(Exercise directions) Reproduce the material in full, unchanged.

(Source excerpt)
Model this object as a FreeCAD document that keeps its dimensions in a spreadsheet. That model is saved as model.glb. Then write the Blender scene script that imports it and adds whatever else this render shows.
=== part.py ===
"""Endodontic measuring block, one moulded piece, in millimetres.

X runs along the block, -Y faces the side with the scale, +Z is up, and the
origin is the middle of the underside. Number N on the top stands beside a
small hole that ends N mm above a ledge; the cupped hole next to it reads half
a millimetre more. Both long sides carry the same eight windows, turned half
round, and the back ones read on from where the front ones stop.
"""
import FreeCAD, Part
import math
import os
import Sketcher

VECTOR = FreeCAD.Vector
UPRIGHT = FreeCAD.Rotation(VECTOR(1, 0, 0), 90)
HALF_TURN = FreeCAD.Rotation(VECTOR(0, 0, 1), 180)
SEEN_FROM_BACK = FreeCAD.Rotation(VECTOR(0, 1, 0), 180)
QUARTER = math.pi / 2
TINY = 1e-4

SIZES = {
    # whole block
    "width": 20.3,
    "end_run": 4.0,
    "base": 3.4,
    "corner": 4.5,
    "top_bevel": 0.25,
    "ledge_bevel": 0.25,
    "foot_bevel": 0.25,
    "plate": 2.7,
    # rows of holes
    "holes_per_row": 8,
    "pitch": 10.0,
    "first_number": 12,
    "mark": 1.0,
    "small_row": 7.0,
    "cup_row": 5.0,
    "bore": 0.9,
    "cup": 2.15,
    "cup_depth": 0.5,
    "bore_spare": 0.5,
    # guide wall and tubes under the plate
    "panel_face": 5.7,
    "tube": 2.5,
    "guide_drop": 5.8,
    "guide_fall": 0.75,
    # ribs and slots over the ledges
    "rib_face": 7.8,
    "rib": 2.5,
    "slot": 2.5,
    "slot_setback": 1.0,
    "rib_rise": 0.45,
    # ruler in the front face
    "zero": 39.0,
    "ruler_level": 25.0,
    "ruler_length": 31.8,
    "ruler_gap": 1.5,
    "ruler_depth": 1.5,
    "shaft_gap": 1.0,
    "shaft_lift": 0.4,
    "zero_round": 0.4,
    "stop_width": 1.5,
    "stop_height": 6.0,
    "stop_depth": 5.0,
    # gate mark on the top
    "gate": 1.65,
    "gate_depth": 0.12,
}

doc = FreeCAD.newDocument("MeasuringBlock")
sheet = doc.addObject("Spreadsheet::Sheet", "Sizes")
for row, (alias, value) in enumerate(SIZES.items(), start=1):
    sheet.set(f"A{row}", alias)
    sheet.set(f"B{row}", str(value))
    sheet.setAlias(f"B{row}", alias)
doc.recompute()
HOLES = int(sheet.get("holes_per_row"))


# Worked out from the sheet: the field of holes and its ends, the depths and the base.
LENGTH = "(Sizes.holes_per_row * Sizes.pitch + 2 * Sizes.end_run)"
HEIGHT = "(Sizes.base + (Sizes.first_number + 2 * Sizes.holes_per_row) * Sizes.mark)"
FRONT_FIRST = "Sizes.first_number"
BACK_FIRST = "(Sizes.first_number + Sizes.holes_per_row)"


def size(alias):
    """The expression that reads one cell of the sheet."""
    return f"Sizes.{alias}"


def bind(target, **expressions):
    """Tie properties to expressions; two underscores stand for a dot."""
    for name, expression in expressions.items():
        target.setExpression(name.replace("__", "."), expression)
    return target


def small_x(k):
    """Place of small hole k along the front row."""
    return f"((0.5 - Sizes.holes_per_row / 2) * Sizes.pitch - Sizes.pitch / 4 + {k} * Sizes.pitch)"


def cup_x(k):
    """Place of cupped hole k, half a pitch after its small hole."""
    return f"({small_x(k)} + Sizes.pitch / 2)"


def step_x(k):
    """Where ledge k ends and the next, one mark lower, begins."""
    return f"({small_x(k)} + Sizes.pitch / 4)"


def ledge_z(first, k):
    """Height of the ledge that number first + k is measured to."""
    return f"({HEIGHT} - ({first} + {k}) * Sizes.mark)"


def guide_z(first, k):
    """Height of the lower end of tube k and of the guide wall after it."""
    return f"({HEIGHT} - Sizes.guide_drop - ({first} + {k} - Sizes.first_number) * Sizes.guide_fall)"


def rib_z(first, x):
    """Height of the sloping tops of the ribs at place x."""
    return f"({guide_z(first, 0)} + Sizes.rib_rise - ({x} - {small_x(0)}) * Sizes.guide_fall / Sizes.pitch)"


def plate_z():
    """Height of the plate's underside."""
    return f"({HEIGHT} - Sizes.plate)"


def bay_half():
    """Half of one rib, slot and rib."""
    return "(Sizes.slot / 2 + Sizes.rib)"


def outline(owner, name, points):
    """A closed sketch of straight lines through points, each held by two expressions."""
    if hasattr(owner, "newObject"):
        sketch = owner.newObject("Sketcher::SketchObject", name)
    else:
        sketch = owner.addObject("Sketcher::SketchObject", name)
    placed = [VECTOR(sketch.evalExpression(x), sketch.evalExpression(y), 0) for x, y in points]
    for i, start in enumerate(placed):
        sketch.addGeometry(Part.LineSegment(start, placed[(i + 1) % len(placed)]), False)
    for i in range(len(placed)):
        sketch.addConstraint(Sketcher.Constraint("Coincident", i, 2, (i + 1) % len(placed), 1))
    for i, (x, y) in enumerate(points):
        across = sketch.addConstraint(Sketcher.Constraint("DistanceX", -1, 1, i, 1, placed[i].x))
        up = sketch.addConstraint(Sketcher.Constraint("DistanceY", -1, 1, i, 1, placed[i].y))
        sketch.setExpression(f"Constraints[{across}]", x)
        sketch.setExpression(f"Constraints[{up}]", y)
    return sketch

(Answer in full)
Model this object as a FreeCAD document that keeps its dimensions in a spreadsheet. That model is saved as model.glb. Then write the Blender scene script that imports it and adds whatever else this render shows.
=== part.py ===
"""Endodontic measuring block, one moulded piece, in millimetres.

X runs along the block, -Y faces the side with the scale, +Z is up, and the
origin is the middle of the underside. Number N on the top stands beside a
small hole that ends N mm above a ledge; the cupped hole next to it reads half
a millimetre more. Both long sides carry the same eight windows, turned half
round, and the back ones read on from where the front ones stop.
"""
import FreeCAD, Part
import math
import os
import Sketcher

VECTOR = FreeCAD.Vector
UPRIGHT = FreeCAD.Rotation(VECTOR(1, 0, 0), 90)
HALF_TURN = FreeCAD.Rotation(VECTOR(0, 0, 1), 180)
SEEN_FROM_BACK = FreeCAD.Rotation(VECTOR(0, 1, 0), 180)
QUARTER = math.pi / 2
TINY = 1e-4

SIZES = {
    # whole block
    "width": 20.3,
    "end_run": 4.0,
    "base": 3.4,
    "corner": 4.5,
    "top_bevel": 0.25,
    "ledge_bevel": 0.25,
    "foot_bevel": 0.25,
    "plate": 2.7,
    # rows of holes
    "holes_per_row": 8,
    "pitch": 10.0,
    "first_number": 12,
    "mark": 1.0,
    "small_row": 7.0,
    "cup_row": 5.0,
    "bore": 0.9,
    "cup": 2.15,
    "cup_depth": 0.5,
    "bore_spare": 0.5,
    # guide wall and tubes under the plate
    "panel_face": 5.7,
    "tube": 2.5,
    "guide_drop": 5.8,
    "guide_fall": 0.75,
    # ribs and slots over the ledges
    "rib_face": 7.8,
    "rib": 2.5,
    "slot": 2.5,
    "slot_setback": 1.0,
    "rib_rise": 0.45,
    # ruler in the front face
    "zero": 39.0,
    "ruler_level": 25.0,
    "ruler_length": 31.8,
    "ruler_gap": 1.5,
    "ruler_depth": 1.5,
    "shaft_gap": 1.0,
    "shaft_lift": 0.4,
    "zero_round": 0.4,
    "stop_width": 1.5,
    "stop_height": 6.0,
    "stop_depth": 5.0,
    # gate mark on the top
    "gate": 1.65,
    "gate_depth": 0.12,
}

doc = FreeCAD.newDocument("MeasuringBlock")
sheet = doc.addObject("Spreadsheet::Sheet", "Sizes")
for row, (alias, value) in enumerate(SIZES.items(), start=1):
    sheet.set(f"A{row}", alias)
    sheet.set(f"B{row}", str(value))
    sheet.setAlias(f"B{row}", alias)
doc.recompute()
HOLES = int(sheet.get("holes_per_row"))


# Worked out from the sheet: the field of holes and its ends, the depths and the base.
LENGTH = "(Sizes.holes_per_row * Sizes.pitch + 2 * Sizes.end_run)"
HEIGHT = "(Sizes.base + (Sizes.first_number + 2 * Sizes.holes_per_row) * Sizes.mark)"
FRONT_FIRST = "Sizes.first_number"
BACK_FIRST = "(Sizes.first_number + Sizes.holes_per_row)"


def size(alias):
    """The expression that reads one cell of the sheet."""
    return f"Sizes.{alias}"


def bind(target, **expressions):
    """Tie properties to expressions; two underscores stand for a dot."""
    for name, expression in expressions.items():
        target.setExpression(name.replace("__", "."), expression)
    return target


def small_x(k):
    """Place of small hole k along the front row."""
    return f"((0.5 - Sizes.holes_per_row / 2) * Sizes.pitch - Sizes.pitch / 4 + {k} * Sizes.pitch)"


def cup_x(k):
    """Place of cupped hole k, half a pitch after its small hole."""
    return f"({small_x(k)} + Sizes.pitch / 2)"


def step_x(k):
    """Where ledge k ends and the next, one mark lower, begins."""
    return f"({small_x(k)} + Sizes.pitch / 4)"


def ledge_z(first, k):
    """Height of the ledge that number first + k is measured to."""
    return f"({HEIGHT} - ({first} + {k}) * Sizes.mark)"


def guide_z(first, k):
    """Height of the lower end of tube k and of the guide wall after it."""
    return f"({HEIGHT} - Sizes.guide_drop - ({first} + {k} - Sizes.first_number) * Sizes.guide_fall)"


def rib_z(first, x):
    """Height of the sloping tops of the ribs at place x."""
    return f"({guide_z(first, 0)} + Sizes.rib_rise - ({x} - {small_x(0)}) * Sizes.guide_fall / Sizes.pitch)"


def plate_z():
    """Height of the plate's underside."""
    return f"({HEIGHT} - Sizes.plate)"


def bay_half():
    """Half of one rib, slot and rib."""
    return "(Sizes.slot / 2 + Sizes.rib)"


def outline(owner, name, points):
    """A closed sketch of straight lines through points, each held by two expressions."""
    if hasattr(owner, "newObject"):
        sketch = owner.newObject("Sketcher::SketchObject", name)
    else:
        sketch = owner.addObject("Sketcher::SketchObject", name)
    placed = [VECTOR(sketch.evalExpression(x), sketch.evalExpression(y), 0) for x, y in points]
    for i, start in enumerate(placed):
        sketch.addGeometry(Part.LineSegment(start, placed[(i + 1) % len(placed)]), False)
    for i in range(len(placed)):
        sketch.addConstraint(Sketcher.Constraint("Coincident", i, 2, (i + 1) % len(placed), 1))
    for i, (x, y) in enumerate(points):
        across = sketch.addConstraint(Sketcher.Constraint("DistanceX", -1, 1, i, 1, placed[i].x))
        up = sketch.addConstraint(Sketcher.Constraint("DistanceY", -1, 1, i, 1, placed[i].y))
        sketch.setExpression(f"Constraints[{across}]", x)
        sketch.setExpression(f"Constraints[{up}]", y)
    return sketch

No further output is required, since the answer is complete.